First and highest, the Sadat (Sayyids),[FN#11] and Ima[m]s, who are entitled to twelve purses, or about £60. Of these there are said to be three hundred families.

The Khanahdan, who keep open house and receive poor strangers gratis. Their Ikram amounts to eight purses, and they number from a hundred to a hundred and fifty families.

The Ahali[FN#12] (burghers) or Madani properly speaking, who have homes and families, and were born in Al-Madinah. They claim six purses.

The Mujawirin, strangers, as Egyptians or Indians, settled at, though not born in, Al-Madinah. Their honorarium is four purses.
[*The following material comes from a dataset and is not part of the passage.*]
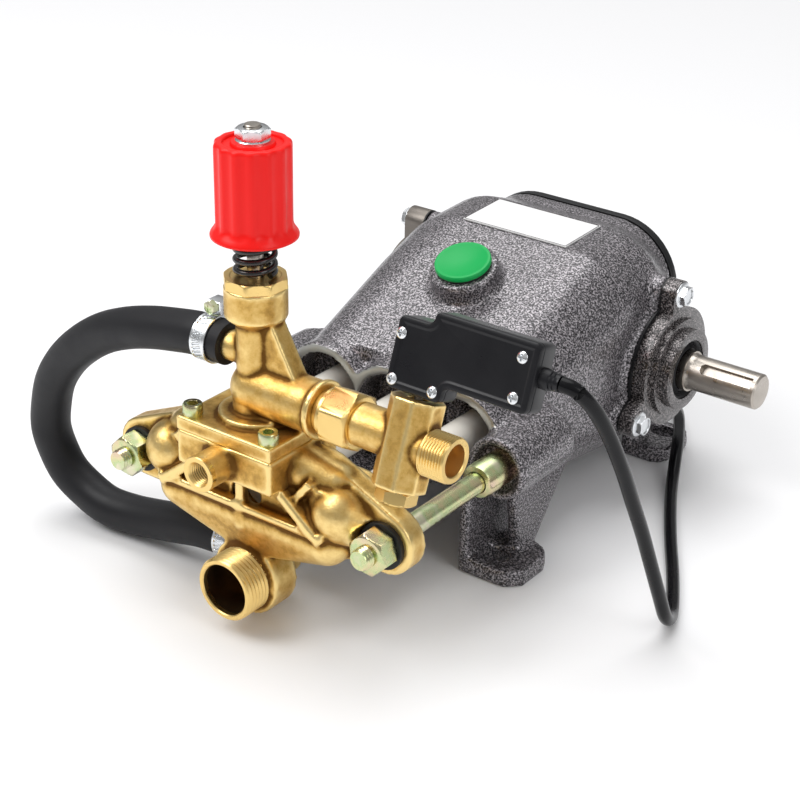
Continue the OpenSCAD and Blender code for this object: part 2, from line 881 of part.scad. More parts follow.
// Four socket screws that hold the unloader on the head
module cover_screws() {
    color("#c9c28a")
        for (sx = [-1, 1], y = cover_screw_ys)
            translate([sx * 23.5, y, block_top + flange_h])
                difference() {
                    union() {
                        cylinder(r = 4.9, h = 6);
                        translate([0, 0, -18])
                            cylinder(r = 2.5, h = 19);
                    }
                    translate([0, 0, 3])
                        hex(5, 4);
                }
}

// Seat that the stud turns in on top of the spring
module spring_plate() {
    color("#55585c")
        difference() {
            zcyl(11, knob_z - 1.5, knob_z - 0.1, 0, tee_y);
            zcyl(stem_r + run, knob_z - 2, knob_z + 1, 0, tee_y);
        }
}

// Threaded stud that the knob is screwed on
module adjuster_stem() {
    color("#2b2b2d")
        zcyl(stem_r, cap_top - 26, knob_z + knob_h + nut_h + 1.5, 0, tee_y);
}

// Wire of the pressure spring, wound as a stack of touching-free turns
module pressure_spring() {
    turns = 3.4;
    n = 68;
    wire = 1.5;
    coil_r = 9;
    lift = spring_gap - 1.5 - 2 * wire;
    rings = [for (i = [0:n])
        let (a = 360 * turns * i / n, z = cap_top + wire + lift * i / n)
            [for (k = [0:7])
                [(coil_r + wire * cos(45 * k)) * cos(a), (coil_r + wire * cos(45 * k)) * sin(a),
                    z + wire * sin(45 * k)]]];
    color("#151515")
        translate([0, tee_y, 0])
            sweep(rings);
}

// Closed tube through a list of equal rings of points
module sweep(rings) {
    n = len(rings);
    k = len(rings[0]);
    pts = [for (r = rings, p = r) p];
    sides = [for (i = [0:n - 2], j = [0:k - 1])
        [i * k + j, i * k + (j + 1) % k, (i + 1) * k + (j + 1) % k, (i + 1) * k + j]];
    ends = [[for (j = [k - 1:-1:0]) j], [for (j = [0:k - 1]) (n - 1) * k + j]];
    polyhedron(points = pts, faces = concat(sides, ends), convexity = 10);
}

// Fluted pressure knob on the threaded stud
module knob() {
    color("#e0201c")
        difference() {
            union() {
                zcyl(knob_r, knob_z, knob_z + knob_h, 0, tee_y);
                translate([0, tee_y, knob_z])
                    cylinder(r1 = knob_r + 2.5, r2 = knob_r, h = 5);
            }
            zcyl(stem_r, knob_z - 1, knob_z + knob_h + 1, 0, tee_y);
            // flutes and top recess
            for (a = [0:360 / 14:359])
                translate([(knob_r + 5.2) * cos(a), tee_y + (knob_r + 5.2) * sin(a), knob_z + 6])
                    cylinder(r = 6, h = knob_h);
            difference() {
                zcyl(14, knob_z + knob_h - 1.5, knob_z + knob_h + 1, 0, tee_y);
                zcyl(10, knob_z + knob_h - 2, knob_z + knob_h, 0, tee_y);
            }
        }
}

// Flange nut that locks the knob on its stud
module knob_nut() {
    color("#c9cdd0")
        difference() {
            union() {
                translate([0, tee_y, knob_z + knob_h + 1])
                    hex(nut_af, nut_h - 1);
                zcyl(8, knob_z + knob_h, knob_z + knob_h + 1.2, 0, tee_y);
            }
            zcyl(stem_r, knob_z + knob_h - 1, knob_z + knob_h + nut_h + 1, 0, tee_y);
        }
}

// ---------- hose ----------

// Unit vector
function unit(v) = v / norm(v);

// Rings of a round tube along a list of points; side is a direction that the run never follows
function tube_rings(pts, r, k, side) =
    [for (i = [0:len(pts) - 1])
        let (
            t = unit(pts[min(i + 1, len(pts) - 1)] - pts[max(i - 1, 0)]),
            u = unit(cross(side, t)),
            v = cross(t, u)
        )
            [for (j = [0:k - 1]) pts[i] + r * (cos(360 * j / k) * u + sin(360 * j / k) * v)]];

// Rubber hose from the unloader back to the inlet
module bypass_hose() {
    color("#1c1c1e")
        difference() {
            sweep(tube_rings(hose_points, hose_r, 12, [0, 1, 0]));
            xcyl(hose_bore_r, hose_x0 - 25, hose_x0 + 5, tee_y, hose_points[0][2]);
            xcyl(hose_bore_r, -46, -15, barb_y, barb_z);
        }
}

// One worm-drive band at a point of the hose
module clamp_at(x, y, z) {
    difference() {
        union() {
            xcyl(hose_r + 1.4, x - 5, x + 5, y, z);
            translate([x - 4, y + 2, z + hose_r])
                cube([8, 9, 7.5]);
        }
        xcyl(hose_r + 0.5, x - 6, x + 6, y, z);
    }
}

// Bands at the two ends of the bypass hose
module hose_clamps() {
    color("#c6cacc") {
        clamp_at(hose_x0 - 11, tee_y, hose_points[0][2]);
        clamp_at(-33, barb_y, barb_z);
    }
}

// Worm screws of the two bands
module clamp_screws() {
    color("#c8b765")
        for (p = [[hose_x0 - 11, tee_y, hose_points[0][2]], [-33, barb_y, barb_z]])
            translate([p[0], p[1] + 2, p[2] + hose_r + 5.4])
                rotate([90, 0, 0])
                    hex(6, 4.5);
}

// ---------- outlet tee and pressure switch ----------

// Frame of the tee: its own upright axis leans back
module on_tee() {
    translate([tee_x, tee_y, barrel_z])
        rotate([-tee_lean, 0, 0])
            children();
}

// Hexagon nut of the union between unloader and outlet tee
module union_nut() {
    color("#d2a84a")
        difference() {
            union() {
                translate([nut_x, tee_y, barrel_z])
                    rotate([0, 90, 0])
                        hex(26, nut_len);
                xcyl(10.5, barrel_end, nut_x + 1, tee_y, barrel_z);
            }
            xcyl(8.6, barrel_end - 1, nut_x + nut_len + 1, tee_y, barrel_z);
        }
}

// Brass outlet tee with its threaded outlet and the neck of the switch
module outlet_tee() {
    color("#c99a3c")
        on_tee()
            difference() {
                union() {
                    // faceted upright body
                    translate([0, 0, -22])
                        rotate([0, 0, 22.5])
                            cylinder(r = 13, h = 42, $fn = 8);
                    // union stub
                    xcyl(8.5, barrel_end - tee_x, 0, 0, 0);
                    xcyl(10.5, nut_x + nut_len - tee_x, -4, 0, 0);
                    // outlet
                    xcyl(9.6, 0, 14, 0, outlet_z);
                    xcyl(outlet_r, 12.5, 26, 0, outlet_z);
                }
                zcyl(5, -20, 21, 0, 0);
                xcyl(5.5, barrel_end - 1 - tee_x, 0, 0, 0);
                xcyl(outlet_bore_r, 2, 27, 0, outlet_z);
            }
}

// Hexagon plug in the foot of the tee
module tee_plug() {
    color("#c99a3c")
        on_tee()
            translate([0, 0, -29])
                hex(17, 7);
}

// Small piston that the water pushes against the switch
module switch_piston() {
    color("#b9bcc0")
        on_tee() {
            zcyl(4.9, 7.5, 14, 0, 0);
            zcyl(2, 13, 31, 0, 0);
        }
}

// Outline of the switch box, in the tee's X and Z, shrunk by a wall
module box_outline(inset) {
    offset(delta = -inset)
        union() {
            translate([-14, 22])
                square([30, 33]);
            translate([4, 29.5])
                square([55, 31.5]);
        }
}

// Rear half of the switch box
module switch_housing() {
    color("#19191b")
        on_tee()
            difference() {
                union() {
                    yslab(box_front + 4, box_back)
                        box_outline(0);
                    zcyl(9, 20, 22, 0, 0);
                    zcyl(4.5, 20, 24, 0, 0);
                }
                yslab(box_front + 3, box_back - 2)
                    box_outline(2);
                zcyl(2.4, 19, 26, 0, 0);
                xcyl(3.5, 50, 60, relief_y, relief_z);
            }
}

// Switch block inside the box
module micro_switch() {
    color("#2f2a26")
        on_tee()
            translate([-4, -4, 36])
                cube([24, 6, 14]);
}

// Front half of the switch box
module switch_cover() {
    color("#1f1f22")
        on_tee() {
            yslab(box_front + 0.8, box_front + 4)
                box_outline(0);
            yslab(box_front, box_front + 1)
                box_outline(2.5);
        }
}

// Five cross-head screws of the switch box
module switch_screws() {
    color("#d8dadb")
        on_tee()
            for (p = switch_screw_places)
                ycyl(2.7, box_front - 1.2, box_front, p[0], p[1]);
}

// Grommet that holds the cable where it leaves the box
module strain_relief() {
    color("#17171a")
        on_tee() {
            xcyl(4.8, 59, 62, relief_y, relief_z);
            translate([62, relief_y, relief_z])
                rotate([0, 90, 0])
                    cylinder(r1 = 4.6, r2 = 4, h = 6);
            xcyl(3.5, 47, 60, relief_y, relief_z);
        }
}

// Cable from the switch box down to the coil behind the pump
module switch_cable() {
    color("#161618")
        sweep(tube_rings(cable_points, cable_r, 8, [0.6, 0.5, -0.62]));
}

// Outer shape of the coil of spare cable
module cable_coil() {
    color("#161618")
        translate([coil_x, coil_y, 0])
            rotate_extrude()
                translate([coil_mid_r - cable_r * 2, 0.1])
                    square([cable_r * 4, cable_r * 4]);
}

// ---------- small parts ----------

// Frame of the oil filler's leaning neck
module on_neck() {
    translate([0, cap_y, cap_z])
        rotate([cap_lean, 0, 0])
            children();
}

// Screw cap of the oil filler with its black seal ring
module oil_filler_cap() {
    color("#21c45d")
        on_neck() {
            translate([0, 0, -3])
                cylinder(r = 15.5, h = 3);
            translate([0, 0, -4.5])
                cylinder(r = 14, h = 2);
            translate([0, 0, -16])
                cylinder(r = filler_r - run, h = 12);
        }
}

// Blank plate on the sloping top of the case
module label_plate() {
    color("#f4f4f4")
        translate([0, 38, 137.9])
            rotate([2, 0, 0])
                translate([-34, -18, -0.2])
                    cube([68, 36, 0.9]);
}

// Hexagon oil drain plug in the rear cover
module drain_plug() {
    color("#b9bcc0")
        translate([0, rear_cover_y + rear_cover_t, drain_z])
            rotate([-90, 0, 0]) {
                cylinder(r = 9, h = 1.5);
                hex(14, 7);
                translate([0, 0, -18])
                    cylinder(r = drain_r, h = 19);
            }
}

crankcase();
rear_gasket();
rear_cover();
rear_cover_screws();
bearing_gaskets();
bearing_cover_right();
bearing_cover_left();
bearing_cover_bolts();
crankshaft();
bearing_outer_rings();
bearing_inner_rings();
oil_seal();
connecting_rod(0);  // connecting_rod_1
connecting_rod(1);  // connecting_rod_2
connecting_rod(2);  // connecting_rod_3
crosshead(0);  // crosshead_1
crosshead(1);  // crosshead_2
crosshead(2);  // crosshead_3
plunger(0);  // plunger_1
plunger(1);  // plunger_2
plunger(2);  // plunger_3
packings();
packing_retainers();
manifold();
valve_seats();
valve_disc(xs[0], 57.5);  // inlet_valve_1
valve_disc(xs[1], 57.5);  // inlet_valve_2
valve_disc(xs[2], 57.5);  // inlet_valve_3
valve_disc(xs[0], 82.5);  // outlet_valve_1
valve_disc(xs[1], 82.5);  // outlet_valve_2
valve_disc(xs[2], 82.5);  // outlet_valve_3
tie_rods();
tie_nuts();
tie_washers();
lock_nuts();
unloader_body();
unloader_cap();
cover_screws();
spring_plate();
adjuster_stem();
pressure_spring();
knob();
knob_nut();
bypass_hose();
hose_clamps();
clamp_screws();
union_nut();
outlet_tee();
tee_plug();
switch_piston();
switch_housing();
micro_switch();
switch_cover();
switch_screws();
strain_relief();
switch_cable();
cable_coil();
oil_filler_cap();
label_plate();
drain_plug();
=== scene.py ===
# %% [markdown]
# # Pressure washer pump
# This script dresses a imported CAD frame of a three-plunger pump. The frame gives every part its place,
# and each cell below replaces or finishes some of those parts. Lengths are in metres, X runs along the
# crankshaft, Y from the brass head to the rear cover and Z up.

import math

import bmesh
import bpy
import numpy as np
from mathutils import Matrix, Vector


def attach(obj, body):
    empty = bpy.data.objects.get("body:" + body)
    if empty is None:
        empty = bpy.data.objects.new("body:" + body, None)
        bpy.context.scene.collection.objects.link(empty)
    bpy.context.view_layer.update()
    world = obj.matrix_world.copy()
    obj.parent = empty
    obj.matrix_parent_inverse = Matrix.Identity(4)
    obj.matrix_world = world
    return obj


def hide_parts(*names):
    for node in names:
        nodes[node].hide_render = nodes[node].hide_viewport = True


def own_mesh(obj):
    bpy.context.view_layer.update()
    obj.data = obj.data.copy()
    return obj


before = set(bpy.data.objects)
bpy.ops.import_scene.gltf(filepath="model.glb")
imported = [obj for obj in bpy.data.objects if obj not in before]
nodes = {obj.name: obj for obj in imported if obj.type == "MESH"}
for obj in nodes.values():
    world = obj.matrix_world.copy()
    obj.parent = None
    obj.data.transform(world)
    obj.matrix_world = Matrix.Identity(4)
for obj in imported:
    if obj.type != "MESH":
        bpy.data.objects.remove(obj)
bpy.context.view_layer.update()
MM = 0.001

# %% [markdown]
# ## Places
# The pump's main axes, from which the new pieces take their places: the crank, the tie rods, and the
# upright axis of the unloader with its knob.

# %% Places
CRANK = np.array([0, 54, 70]) * MM
TIE_X, TIE_Z = 76.5, 68
NUT_Y = -199.5
UNLOADER_Y = -196
CAP_TOP = 183

# %% [markdown]
# ## Camera
# A catalogue view of a machine is taken with a long lens, so that its parallel edges stay nearly
# parallel. The camera's three axes are worked out from its azimuth, its height angle and a small roll,
# and put straight into its matrix, which is easier to read than three mixed rotations.

# %% Camera
AZIMUTH, ELEVATION, ROLL = (math.radians(a) for a in (36.45, 26.63, 1.06))
back = np.array([math.sin(AZIMUTH) * math.cos(ELEVATION),
                 -math.cos(AZIMUTH) * math.cos(ELEVATION), math.sin(ELEVATION)])
right = np.cross([0, 0, 1], back)
right /= np.linalg.norm(right)
up = np.cross(back, right)
right, up = (right * math.cos(ROLL) + up * math.sin(ROLL),
             up * math.cos(ROLL) - right * math.sin(ROLL))
camera_data = bpy.data.cameras.new("camera")
camera_data.sensor_width = 36
camera_data.lens = 83.565
camera_data.clip_end = 30
camera = bpy.data.objects.new("camera", camera_data)
turned = Matrix(np.stack([right, up, back], 1).tolist()).to_4x4()
camera.matrix_world = Matrix.Translation((0.52098, -0.78812, 0.51393)) @ turned
bpy.context.scene.collection.objects.link(camera)
bpy.context.scene.camera = camera

# %% [markdown]
# ## Helpers for surfaces
# Every new piece is a grid of points: a shape as a function of two parameters. The faces of a grid are
# always the same quads, so one function numbers them, and another makes the mesh, welds the points
# that meet at a pole or a seam, turns the faces outwards and marks the sharp edges.

# %% Grid, mesh and place
def grid_faces(rows, cols):
    """Quads of a grid of rows x cols points; the last column joins the first one."""
    i, j = np.meshgrid(np.arange(rows - 1), np.arange(cols), indexing="ij")
    beside = (j + 1) % cols
    corners = [i * cols + j, i * cols + beside, (i + 1) * cols + beside, (i + 1) * cols + j]
    return np.stack(corners, -1).reshape(-1, 4)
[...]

The Madani traveller, on arrival at Constantinople, reports his arrival to his Consul, the Wakil al-Haramayn. This “Agent of the two Holy Places” applies to the Nazir al-Aukaf, or “Intendant of Bequests”; the latter,

[p.8]after transmitting the demand to the different officers of the treasury, sends the money to the Wakil, who delivers it to the applicant. This gift is sometimes squandered in pleasure, more often profitably invested either in merchandise or in articles of home-use, presents of dress and jewellery for the women, handsome arms, especially pistols and Balas[FN#13] (yataghans), silk tassels, amber pipe-pieces, slippers, and embroidered purses. They are packed up in one or two large Sahharahs, and then commences the labour of returning home gratis. Besides the Ikram, most of the Madani, when upon these begging trips, are received as guests by great men at Constantinople. The citizens whose turn it is not to travel, await the Aukaf and Sadakat (bequests and alms),[FN#14] forwarded every year by the Damascus Caravan; besides which, as has been before explained, the Harim supplies even those not officially employed in it with many perquisites.

Without these advantages Al-Madinah would soon be abandoned to cultivators and Badawin. Though commerce is here honourable, as everywhere in the East, business is “slack,[FN#15]” because the higher classes prefer the idleness of administering their landed estates, and being servants to the Mosque.